Raymond Scheppach, Professor of Public Policy, University of Virginia, The Conversation on

Published in Political News

House Republicans pushed the U.S. to the edge of a fiscal crisis because they wanted deep cuts in government spending.

So, based on the tentative deal announced on May 27, 2023, how did they do?

In broad strokes, the deal would suspend the debt limit until January 2025, freeze nondefense discretionary funding at current levels and make a few additional cuts and policy changes designed to appeal to enough Republicans and Democrats to get it through Congress. The deal also included incentives to motivate lawmakers to pass a budget on time in four months.

That provision and the 2025 expiration date should mean the U.S. should avoid a self-inflicted fiscal crisis – including an unprecedented default – until at least after the next presidential election.

No one got everything they wanted. President Joe Biden didn’t get the clean debt ceiling increase he had insisted on for months. Republicans didn’t get most of what they sought in a bill they passed in April – though they did get some of it.
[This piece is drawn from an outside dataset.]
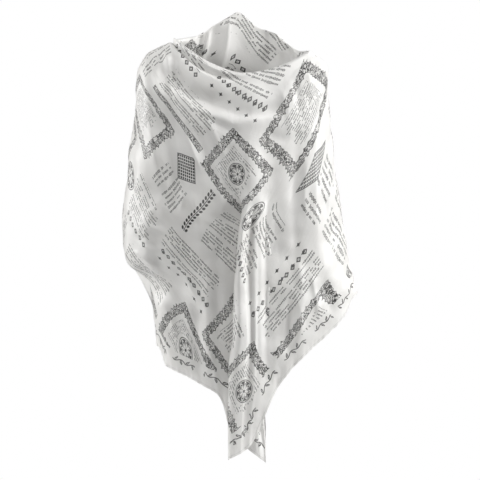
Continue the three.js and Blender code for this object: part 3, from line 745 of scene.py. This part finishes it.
def print_ink(net, u, v, su, sd):
    """Generic block print: rows of small strokes that spell nothing, leafy frames, rosettes, lozenges, sprigs and stars."""
    jv = (v / TILE_V).floor()
    us = u + jv * 67.0
    iu = (us / TILE_U).floor()
    x0, y0 = us - iu * TILE_U - TILE_U / 2, v - jv * TILE_V - TILE_V / 2
    kind = (iu * 3.0 + jv * 5.0 + SHIFT).mod(7.0).floor()
    turn = (iu + jv * 2.0).mod(4.0).floor().eq(1.0)
    x = x0 + turn * (y0 - x0)
    y = y0 + turn * ((x0 * -1.0) - y0)
    fac = (kind + 0.5) / 7.0
    ox, oy, w = net.table(fac, [((r[0] + 100) / 200, (r[1] + 100) / 200, r[2] / 100) for r in TILES])
    h, pitch, head = net.table(fac, [(r[3] / 100, r[4] / 20, r[5]) for r in TILES])
    ox, oy, w, h, pitch = ox * 200.0 - 100.0, oy * 200.0 - 100.0, w * 100.0, h * 100.0, pitch * 20.0
    xt, yt = x - ox, y - oy
    row = (yt / pitch).floor()
    fy = (yt / pitch - row - 0.5).abs()
    tile = iu * 7.3 + jv * 3.1
    # marks: a narrow upright stroke or two in each place, some taller, with gaps between groups
    place = xt / pitch * 2.7
    n = place.floor()
    fx = (place - n - 0.5).abs()
    r = net.white(n + tile * 3.0, row)
    group = net.noise(n * 0.36 + row * 5.7, row * 3.3 + tile) > 0.35
    tall = 0.18 + (r > 0.70) * 0.11
    mark = (fx < 0.37) * (fy < tall) * ((fx < 0.12) * (fy < 0.11) * (r > 0.35)).inv()
    end = net.noise(row * 1.7 + 3.1, tile) * 30.0
    inside = (xt.abs() < w - end * (xt > 0.0)) * (yt.abs() < h)
    para = (pitch < 6.5).max((row + 40.0).mod(6.0) < 4.5)
    ink = mark * group * inside * para
    # heading: a row of lozenge and ring beads above the rows
    bx, by = x.mod(15.0) - 7.5, y - oy - h - 12.0
    e = bx.abs() * 1.35 + by.abs()
    bead = (e < 7.6) * (e > 3.2)
    ink = ink.max(bead.max(e < 1.3) * head * ((x - ox).abs() < w - 6.0))
    # leafy scrollwork for frames and bands
    leaf = net.noise(x0 * 0.15 + 40.0, y0 * 0.15, detail=2.0, distort=2.4) > 0.475
    k1, k2, k3, k4, k5, k6 = (kind.eq(float(i)) for i in range(1, 7))
    framed = k1.max(k6)
    jag = (x0 * 0.27).sin().abs() * 3.4 + (y0 * 0.27).sin().abs() * 3.4 + net.noise(x0 * 0.11, y0 * 0.11) * 5.0
    e_out = (x.abs() - 83.0).max(y.abs() - 76.0) + jag
    e_in = (x.abs() - 56.0).max(y.abs() - 48.5) - jag * 0.7
    ink = ink.max(framed * (e_out < 0.0) * (e_in > -3.0) * leaf.max((e_in < -1.6).max(e_out > -1.3)))
    band = k3 * (x.abs() < 79.0) * ((y - 50.0).abs() < 8.5)
    ink = ink.max(band * leaf.max((y - 50.0).abs() > 7.2))
    # rosette
    rx = x + k2 * 50.0
    rr = (rx * rx + y * y).sqrt() / (28.0 - k6 * 4.0)
    ink = ink * (k6 * (rr < 1.22)).inv()
    c = (net.math("ARCTAN2", y, rx) * 4.0).cos().abs()
    petal = c * 0.48 + 0.32
    rose = (rr < 1.0) * (rr > petal + 0.04) * (rr < 0.87).max(rr > 0.93)
    rose = rose.max((rr < petal - 0.09) * (rr > petal - 0.21)).max(rr < 0.13)
    ink = ink.max(rose * k2.max(k6))
    # lozenge with a lattice
    dx, dy = x + 46.0, y - 26.0
    e2 = dx.abs() + dy.abs()
    lat = (((dx + dy).mod(9.0) - 4.5).abs() < 3.2) * (((dx - dy).mod(9.0) - 4.5).abs() < 3.2)
    ink = ink.max(k4 * (e2 < 38.0) * lat.max(e2 > 35.4))
    # sprig along the foot of one block
    sy = (y + 52.0).abs()
    sx = x.mod(13.0) - 6.5
    lf = net.math("POWER", (sx + sy * 0.6 - 2.0).abs() / 4.6, 2.0) + net.math("POWER", (sy - 5.2).abs() / 3.2, 2.0)
    ink = ink.max(k4 * (x.abs() < 76.0) * (lf < 1.0).max(sy < 0.9))
    # stars
    fx2, fz = x.mod(26.0) - 13.0, (y - 34.0).mod(27.0) - 13.5
    star = (net.math("POWER", fx2.abs(), 0.55) + net.math("POWER", fz.abs(), 0.55)) < 2.95
    ink = ink.max(k5 * star * ((y - 34.0).abs() < 27.0) * (x.abs() < 77.0))
    # along the hem: a leafy vine in place of the blocks
    cell = (su / 96.0).floor()
    f = su - cell * 96.0 - 48.0
    lean = net.white(cell, cell * 1.7 + 3.0)
    part = f.abs() < 30.0 + lean * 14.0
    wav = (su * 0.196).sin() * 2.6
    stem = (sd - wav - 28.0).abs() < 1.1
    lx = su.mod(16.0) - 8.0
    side = ((su / 16.0).floor().mod(2.0) * 2.0 - 1.0)
    ly = (sd - 28.0 - wav) * side
    bend = lx - ly * 0.55
    blade = net.math("POWER", bend.abs() / 3.1, 1.4) + net.math("POWER", (ly - 5.2).abs() / 4.6, 2.0)
    vein = (bend.abs() < 0.45) * (ly < 7.6)
    leaves = (blade < 1.0) * vein.inv()
    vine = stem.max(leaves) * part
    return (ink * (sd > 43.0)).max(vine)


def cloth_material():
    mat = bpy.data.materials.new("printed_satin")
    mat.use_nodes = True
    net = Net(mat)
    bsdf = next(n for n in net.nodes if n.type == "BSDF_PRINCIPLED")
    u, v = uv_mm(net, "cloth")
    su, sd = uv_mm(net, "edge")
    ink = print_ink(net, u, v, su, sd)
    fade = net.noise(u * 0.011, v * 0.011, detail=2.0) * 0.35 + 0.72
    stitch = ((sd - 4.2).abs() < 0.45) * ((su / 1.5).mod(2.0) < 1.3) * 0.34
    ink = net.math("MULTIPLY", ink, fade, clamp=True).max(stitch)
    tone = net.noise(u * 0.006 + 9.0, v * 0.006, detail=3.0)
    base = net.new("ShaderNodeMix", data_type="RGBA")
    base.inputs["A"].default_value = (0.80, 0.79, 0.765, 1)
    base.inputs["B"].default_value = (0.86, 0.855, 0.84, 1)
    net.put(tone, base.inputs["Factor"])
    mix = net.new("ShaderNodeMix", data_type="RGBA")
    net.put(ink, mix.inputs["Factor"])
    net.links.new(base.outputs["Result"], mix.inputs["A"])
    mix.inputs["B"].default_value = (0.028, 0.027, 0.026, 1)
    net.links.new(mix.outputs["Result"], bsdf.inputs["Base Color"])
    bsdf.inputs["Roughness"].default_value = 0.46
    bsdf.inputs["Specular IOR Level"].default_value = 0.42
    bsdf.inputs["Sheen Weight"].default_value = 0.18
    bsdf.inputs["Sheen Roughness"].default_value = 0.4
    # weave, and the fine slack of satin
    weave = (u * 8.4).sin() * (v * 8.4).sin()
    slack = net.noise(u * 0.035, v * 0.035, detail=3.0, distort=0.6)
    b1 = net.new("ShaderNodeBump")
    b1.inputs["Strength"].default_value = 0.5
    b1.inputs["Distance"].default_value = 0.0024
    net.put(slack, b1.inputs["Height"])
    b2 = net.new("ShaderNodeBump")
    b2.inputs["Strength"].default_value = 0.25
    b2.inputs["Distance"].default_value = 0.00006
    net.put(weave, b2.inputs["Height"])
    net.links.new(b1.outputs[0], b2.inputs["Normal"])
    net.links.new(b2.outputs[0], bsdf.inputs["Normal"])
    through = net.new("ShaderNodeBsdfTranslucent")
    net.links.new(mix.outputs["Result"], through.inputs["Color"])
    net.links.new(b2.outputs[0], through.inputs["Normal"])
    both = net.new("ShaderNodeMixShader")
    both.inputs[0].default_value = 0.24
    net.links.new(bsdf.outputs[0], both.inputs[1])
    net.links.new(through.outputs[0], both.inputs[2])
    out = next(n for n in net.nodes if n.type == "OUTPUT_MATERIAL")
    net.links.new(both.outputs[0], out.inputs["Surface"])
    return mat


satin = cloth_material()
for ob in PIECES:
    ob.data.materials.append(satin)

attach(front, "root")
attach(over, "root")
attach(under, "root")
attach(inner, "root")
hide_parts("front_left_panel", "centre_pleat", "front_right_panel", "cowl_fold")
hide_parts("back_over_end", "collar_back")
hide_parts("back_under_end")


# ---- floor, light, camera ------------------------------------------------------------------------------------------
FLOOR_Z = -1.43


def floor_disc(radius=1.5, steps=96):
    me = bpy.data.meshes.new("floor")
    pts = [(radius * math.cos(2 * math.pi * i / steps), radius * math.sin(2 * math.pi * i / steps), FLOOR_Z) for i in range(steps)]
    me.from_pydata(pts, [], [tuple(range(steps))])
    ob = bpy.data.objects.new("floor", me)
    bpy.context.scene.collection.objects.link(ob)
    mat = bpy.data.materials.new("floor")
    mat.use_nodes = True
    b = next(n for n in mat.node_tree.nodes if n.type == "BSDF_PRINCIPLED")
    b.inputs["Base Color"].default_value = (0.85, 0.85, 0.85, 1)
    b.inputs["Roughness"].default_value = 0.9
    me.materials.append(mat)


floor_disc()


def area_light(name, loc, target, size, power, spread=180):
    li = bpy.data.lights.new(name, "AREA")
    li.shape = "SQUARE"
    li.size, li.energy, li.spread = size, power, math.radians(spread)
    ob = bpy.data.objects.new(name, li)
    ob.rotation_mode = "QUATERNION"
    ob.rotation_quaternion = (Vector(target) - Vector(loc)).to_track_quat("-Z", "Y")
    ob.location = loc
    bpy.context.scene.collection.objects.link(ob)


area_light("side_right", (3.15, -0.75, 0.35), (0.05, 0, -0.40), 1.0, 124)
area_light("front_left", (-2.8, -2.1, 1.1), (0.0, 0, -0.38), 1.1, 74)
area_light("front_soft", (0.6, -4.2, 0.5), (0, 0, -0.42), 3.0, 19)
area_light("back_right", (2.0, 3.0, 1.3), (0, 0, -0.38), 1.4, 60)
area_light("back_left", (-3.2, 1.0, 0.4), (0, 0, -0.40), 1.2, 84)
area_light("top_soft", (0.75, -0.7, 2.4), (0, 0, -0.20), 1.0, 40)
# The studio's white surround is only looked at: the soft lights do the lighting.
world = bpy.data.worlds.new("studio")
world.use_nodes = True
bg = next(n for n in world.node_tree.nodes if n.type == "BACKGROUND")
bg.inputs["Color"].default_value = (1, 1, 1, 1)
bg.inputs["Strength"].default_value = 1.0
bpy.context.scene.world = world
world.cycles_visibility.diffuse = False
world.cycles_visibility.glossy = False
bpy.context.scene.view_settings.view_transform = "Standard"

cam_data = bpy.data.cameras.new("camera")
cam = bpy.data.objects.new("camera", cam_data)
bpy.context.scene.collection.objects.link(cam)
bpy.context.scene.camera = cam
DISTANCE, TILT, MM_PER_PIXEL, PIXELS = 10.0, math.radians(2), 2.35, 480
cam.location = (0.0141, -0.1 - DISTANCE * math.cos(TILT), -0.4465 + DISTANCE * math.sin(TILT))
cam.rotation_euler = (math.pi / 2 - TILT, 0, 0)
cam_data.sensor_width = 36
cam_data.lens = 36 * DISTANCE / (MM_PER_PIXEL * PIXELS / 1000)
As a professor of public policy and former deputy director at the Congressional Budget Office, I believe the deal, which still needs to pass both houses of Congress by June 5 to avoid a default, does hardly anything to address America’s long-term debt problem, which to me shows why a debt ceiling standoff is not the right way to solve it.

 

Let’s take a closer look at what I would consider the five main components of the deal to see what they’ll accomplish.

The Supplemental Nutrition Assistance Program has been a Republican target for a while.

Under current law, an individual must work or be in training for 80 hours per month if they receive SNAP food benefits in three or more out of 36 months, is able-bodied, does not live with dependent children and is under 50 years old. This entitlement program is 100% funded by the federal government but is administered by states, which have the ability to waive the requirements in some low unemployment areas.

The new deal would expand the definition to people up to age 54 and limit some of the state waiver authority. It would exclude veterans and homeless people from the tougher work requirements and expire in 2030.